Object data in JSON:

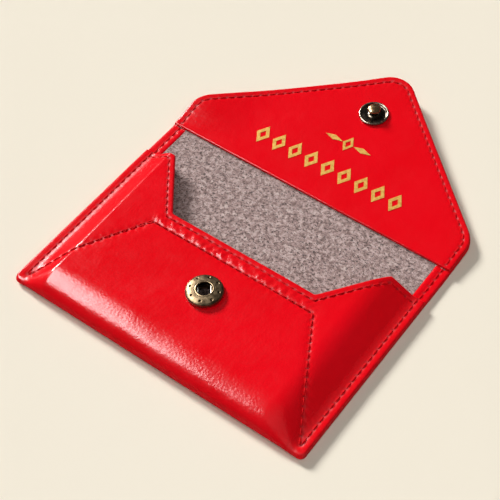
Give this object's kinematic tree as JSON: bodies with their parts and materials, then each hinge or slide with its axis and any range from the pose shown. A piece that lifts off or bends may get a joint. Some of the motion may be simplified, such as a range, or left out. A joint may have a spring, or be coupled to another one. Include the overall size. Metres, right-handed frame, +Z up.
{
  "type": "envelope card wallet",
  "caption": "Flat leather card wallet with an envelope pocket, notched front, folding spine and a pointed flap that closes with a ring snap.",
  "frame": {"origin": "middle of the back panel's resting face, 35 mm above the pocket's bottom edge", "axes": "+X across the wallet to the right, +Y from the pocket's bottom edge to the flap's tip, +Z up from the table through the pocket"},
  "size_m": [0.11, 0.141, 0.0097],
  "materials": {
    "red_leather": "glossy",
    "red_thread": "matte",
    "marled_lining": "matte",
    "antique_brass": "satin",
    "gunmetal": "polished",
    "spring_wire": "satin",
    "stiffener": "matte",
    "gold_foil": "satin"
  },
  "bodies": {
    "pocket": {"back_panel": "red_leather", "bottom_fold": "red_leather", "front_panel": "red_leather", "back_lining": "marled_lining", "front_lining": "marled_lining", "left_edge_border": "red_leather", "right_edge_border": "red_leather", "snap_socket": "antique_brass", "socket_eyelet": "antique_brass", "socket_reinforcement": "stiffener", "left_side_thread": "red_thread", "right_side_thread": "red_thread", "front_edge_thread": "red_thread", "envelope_thread": "red_thread"},
    "spine": {"spine_leather": "red_leather", "spine_lining": "marled_lining", "spine_left_border": "red_leather", "spine_right_border": "red_leather", "spine_left_thread": "red_thread", "spine_right_thread": "red_thread"},
    "flap": {"flap_outer": "red_leather", "flap_lining": "marled_lining", "flap_facing": "red_leather", "flap_left_border": "red_leather", "flap_right_border": "red_leather", "flap_edge_thread": "red_thread", "snap_cap": "gunmetal", "snap_stud": "gunmetal", "stud_reinforcement": "stiffener", "foil_band": "gold_foil", "foil_ornament": "gold_foil"},
    "spring_leg_left": {"snap_spring_left": "spring_wire"},
    "spring_leg_right": {"snap_spring_right": "spring_wire"}
  },
  "joints": [
    {"name": "spine_fold", "type": "hinge", "parent": "pocket", "child": "spine", "pos_m": [0, 0.0348, 0.0017], "axis": [1, 0, 0], "range_deg": [0, 90]},
    {"name": "flap_fold", "type": "hinge", "parent": "spine", "child": "flap", "pos_m": [0, 0.04475, 0.0017], "axis": [1, 0, 0], "range_deg": [0, 86.76]},
    {"name": "spring_leg_right_slide", "type": "slide", "parent": "pocket", "child": "spring_leg_right", "axis": [0.7912, 0.6115, 0], "range_m": [0, 0.0005], "stiffness_N_per_m": 2000},
    {"name": "spring_leg_left_slide", "type": "slide", "parent": "pocket", "child": "spring_leg_left", "axis": [-0.7912, -0.6115, 0], "range_m": [0, 0.0005], "stiffness_N_per_m": 2000}
  ],
  "couplings": [
    {"joint": "flap_fold", "follows": "spine_fold", "ratio": 0.96391}
  ]
}
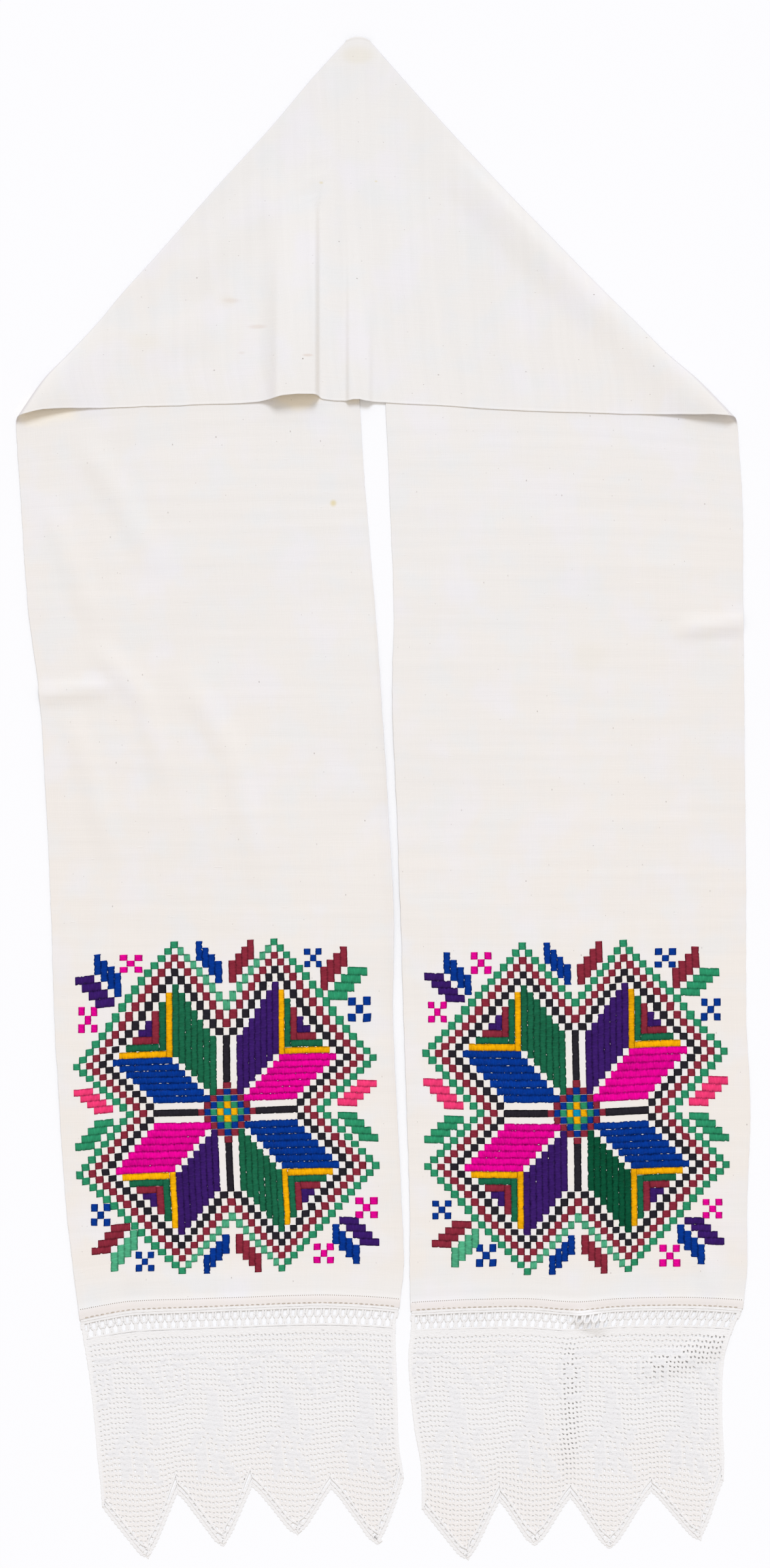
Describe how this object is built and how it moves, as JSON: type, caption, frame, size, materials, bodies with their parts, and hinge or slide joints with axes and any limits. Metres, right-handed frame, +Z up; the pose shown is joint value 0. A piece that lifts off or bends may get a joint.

Exercise instructions: In the entries above, identify every line with the word "joints". Copy those lines.

Expected answer:
  "joints": [
Describe how this object is built and how it moves, as JSON: type, caption, frame, size, materials, bodies with their parts, and hinge or slide joints with axes and any limits. Metres, right-handed frame, +Z up; the pose shown is joint value 0. A piece that lifts off or bends may get a joint.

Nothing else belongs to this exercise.